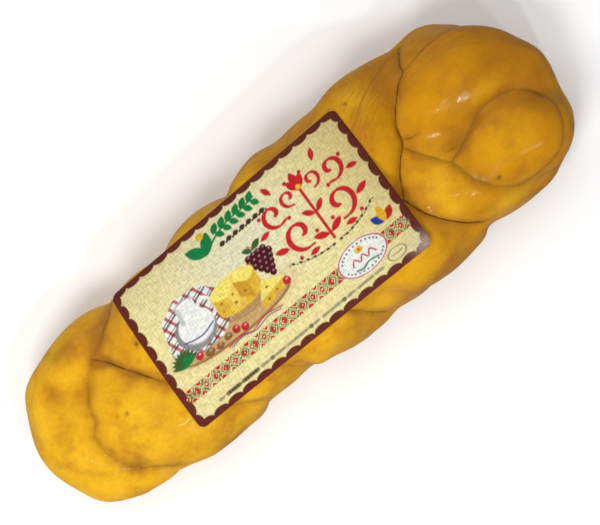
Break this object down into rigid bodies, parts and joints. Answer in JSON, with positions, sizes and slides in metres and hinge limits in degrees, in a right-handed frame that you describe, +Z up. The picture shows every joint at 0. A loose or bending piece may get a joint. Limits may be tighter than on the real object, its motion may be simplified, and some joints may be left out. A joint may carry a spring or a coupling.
{
  "type": "braided smoked cheese",
  "caption": "Smoked cheese plaited from soft strands, with a looped plain end, a knotted end, a flat base and a curved paper label on its back.",
  "frame": {"origin": "On the surface the cheese lies on, under the centre of its bounding box.", "axes": "+X runs along the plait from the looped plain end to the knot, +Z is up through the label, and +Y completes the right-handed frame, towards the edge that the label wraps down further."},
  "size_m": [0.2232, 0.0762, 0.0491],
  "materials": {
    "smoked_cheese": "gloss",
    "label_paper": "satin"
  },
  "bodies": {
    "root": {"cheese": "smoked_cheese", "label": "label_paper"}
  },
  "joints": []
}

+ + + +

PROMPT: Repeat the listing above without any change.

COMPLETED TASK:
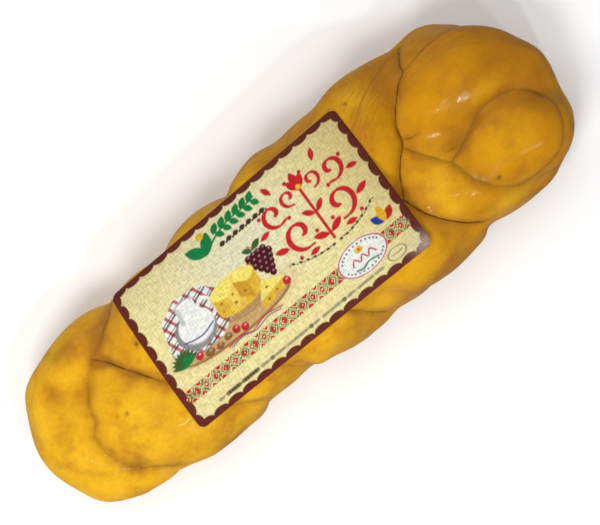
Break this object down into rigid bodies, parts and joints. Answer in JSON, with positions, sizes and slides in metres and hinge limits in degrees, in a right-handed frame that you describe, +Z up. The picture shows every joint at 0. A loose or bending piece may get a joint. Limits may be tighter than on the real object, its motion may be simplified, and some joints may be left out. A joint may carry a spring or a coupling.
{
  "type": "braided smoked cheese",
  "caption": "Smoked cheese plaited from soft strands, with a looped plain end, a knotted end, a flat base and a curved paper label on its back.",
  "frame": {"origin": "On the surface the cheese lies on, under the centre of its bounding box.", "axes": "+X runs along the plait from the looped plain end to the knot, +Z is up through the label, and +Y completes the right-handed frame, towards the edge that the label wraps down further."},
  "size_m": [0.2232, 0.0762, 0.0491],
  "materials": {
    "smoked_cheese": "gloss",
    "label_paper": "satin"
  },
  "bodies": {
    "root": {"cheese": "smoked_cheese", "label": "label_paper"}
  },
  "joints": []
}